Leader election
Related to #409 are there plans to add leader election functionality similar to https://docs.openshift.com/container-platform/4.7/operators/operator_sdk/osdk-leader-election.html to the java operator sdk?
see https://kubernetes.slack.com/archives/CAW0GV7A5/p1643798302258639?thread_ts=1643796946.554699&cid=CAW0GV7A5
@shawkins I added this to 3.3 milestone for now.
To summarize it to my understanding there are two cases when running multiple instances of operators is happening and/or desirable, and leader election makes sure only one of them is actively reconciling, thus other than leader instances don't execute reconcilers:
- minimize downtime in following cases:
- There is an updated version of operator being released, and deployment first creates the new version of the operator pod then stops the old one. (For now to handle this scenario use
recreatedeployment strategy) - Minimise downtime of an operator crash, so there are multiple instances running all the time. However there are multiple strategies are this. So if an operator not the leader, should it populate the caches? and just not reconcile the events.

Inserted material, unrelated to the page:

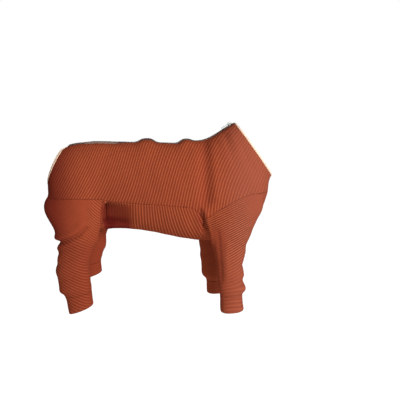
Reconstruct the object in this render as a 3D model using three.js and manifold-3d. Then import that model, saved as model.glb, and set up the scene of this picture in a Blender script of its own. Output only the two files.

- There is an updated version of operator being released, and deployment first creates the new version of the operator pod then stops the old one. (For now to handle this scenario use
- make sure fail-over operators are be provisioned on the cluster, so multiple instance are provisioned, therefore in case the active operator's pod is crashed, it cannot happen that a new instance is not provision because of cluster resources are not available.
In summary there is one design question:
- Should the non-leader operator instances activate event sources, and just don't trigger reconciliation until elected as leader? Or just basically start the operator when it is elected as leader. Both has pros and cons, when event sources are activated will consume resources (polling in some cases possibly, cache resources in memory), on the other hand will minimize downtime, in case of the syncing the caches on startup takes long time.
Maybe the strategy should be configurable i.e. the framework would support event replication but let users activate or deactivate it depending on their needs?
Maybe the strategy should be configurable i.e. the framework would support event replication but let users activate or deactivate it depending on their needs?
Yes, a feature flag would be nice for that, agree.
Just one more note, in both cases, if an operator becomes the leader will need reconcile all the resources anyways. Since there is no info how long the other "leader before" was down.